Joseph Heller's war satire is as sharp as ever in Theater Schmeater's hands.

Kat Ortland

Published on January 25, 2006

This is war: The grunts can't go home because the men in charge keep raising the number of missions, and no one ever knows what's really happening because the same big shots can write whatever they want in their "official reports." It's an astounding bureaucratic circus of deals and compromises executed by a callous and ineffectual chain of command. Sound familiar? Catch-22 is a story for the ages, as sound political commentary now during George W's war as it was when Joseph Heller wrote it in 1961 as a critique of World War II.

Theater Schmeater's production of Heller's stage adaptation (through Sat., Feb. 25; 206-325-6500, www.schmeater.org), directed by Josh Beerman, is a darkly funny and painfully relevant antiwar satire. Capt. John Yossarian (Brian Claudio Smith), lead bombardier of the 256th squadron, is caught in the "catch" of the title: He can get discharged if he proves he's insane. But everyone knows that if he wants to escape combat, he must be in his right mind, ergo his insanity cannot be proved. Catch-22 is filled with such circular logic, an absurd barrage of no-win situations that lead Yossarian, his commanders, and his crew on a slow and maddening descent into the surreal.

Smith plays Yossarian as a normal soldier surrounded by a cast of outrageous comrades: neurotic hypochondriac Doc Daneeka (Philip D. Clarke), lovestruck Nately (Sean Patrick Taylor), reclusive Maj. Major (James Weidman), simpering A.T. Tapmann, the squadron chaplain (Jason Marr), and a whole host more. Yossarian is lucid and frantic in turns; as the only truly sane member of the squadron, he watches (and begins to lose it) as the others barrel toward their inevitable, untimely ends.

Schmeater's production runs machine-gun fast through scene changes and characters, all played by 10 actors. Assigning multiple roles to individual actors works both with and against the story. It amplifies the schizophrenic atmosphere of life in a war zone, but on some occasions the role-switching muddies the water, making the plot almost too frenetic to follow. Nevertheless, one can't help but feel in the middle of a fever dream when Capt. Black, played by Rob Jones, who was only moments before in the role of meek and geeky ex-Pfc. Wintergreen, struts onstage hollering, "Eat your livers, youuuuuu bastards!! HAHAHAHAA!"

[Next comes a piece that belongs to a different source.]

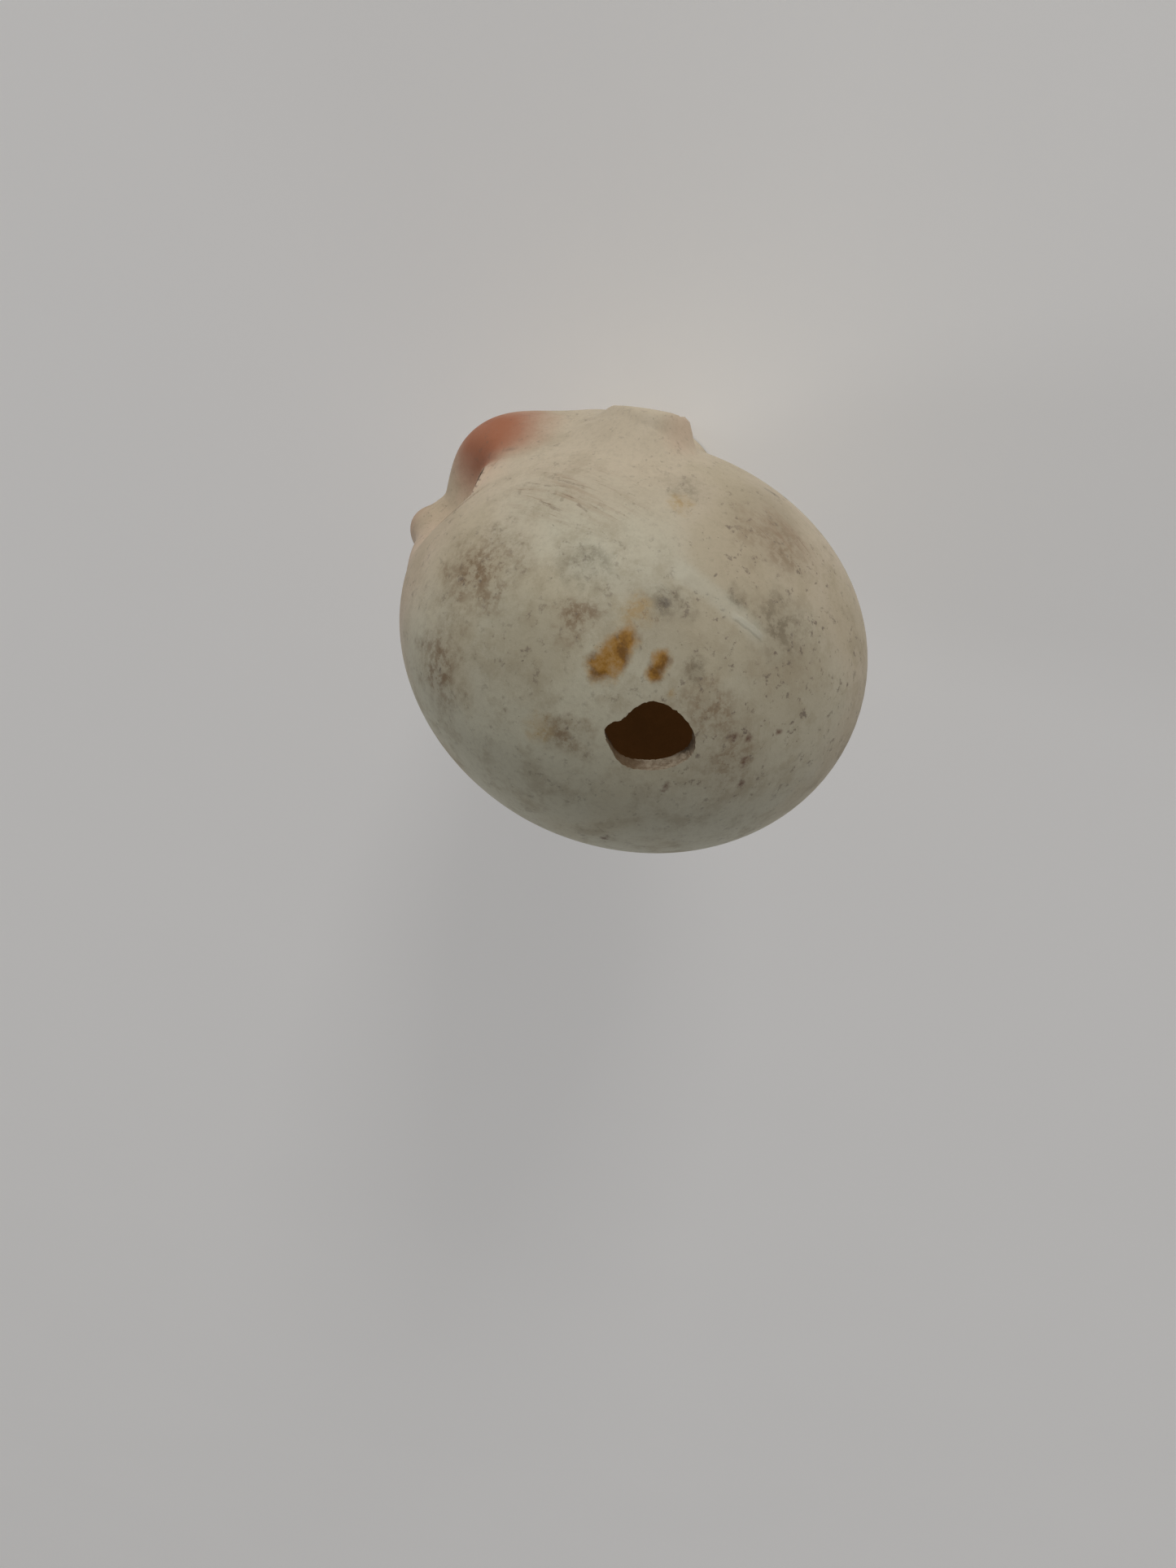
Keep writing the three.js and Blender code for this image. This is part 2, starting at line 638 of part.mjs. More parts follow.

Heller's script, having sacrificed much of the agonizing, introspective detail of the novel, does seem a bit like Cliffs Notes. And at times, the repartee moves at such a breakneck pace that it loses some of its original finesse. Yet Schmeater's rendition remains true to the spirit of the original, and the actors execute the story finely with quick, snappy dialogue that conveys an appropriate sense of panicked urgency.

Catch-22 packs a punch not so much for its statements about mortality and the inevitability of death (for that is the doomed gunner Snowden's secret: Man is matter), but for its critique of bureaucracy. As the play progresses, Schmeater's stage, and Yossarian's life, becomes strewn with an obscene paper trail of epic proportion. At every turn, there is another memorandum, another excuse, another catch—and no simple way out of a bloody mess.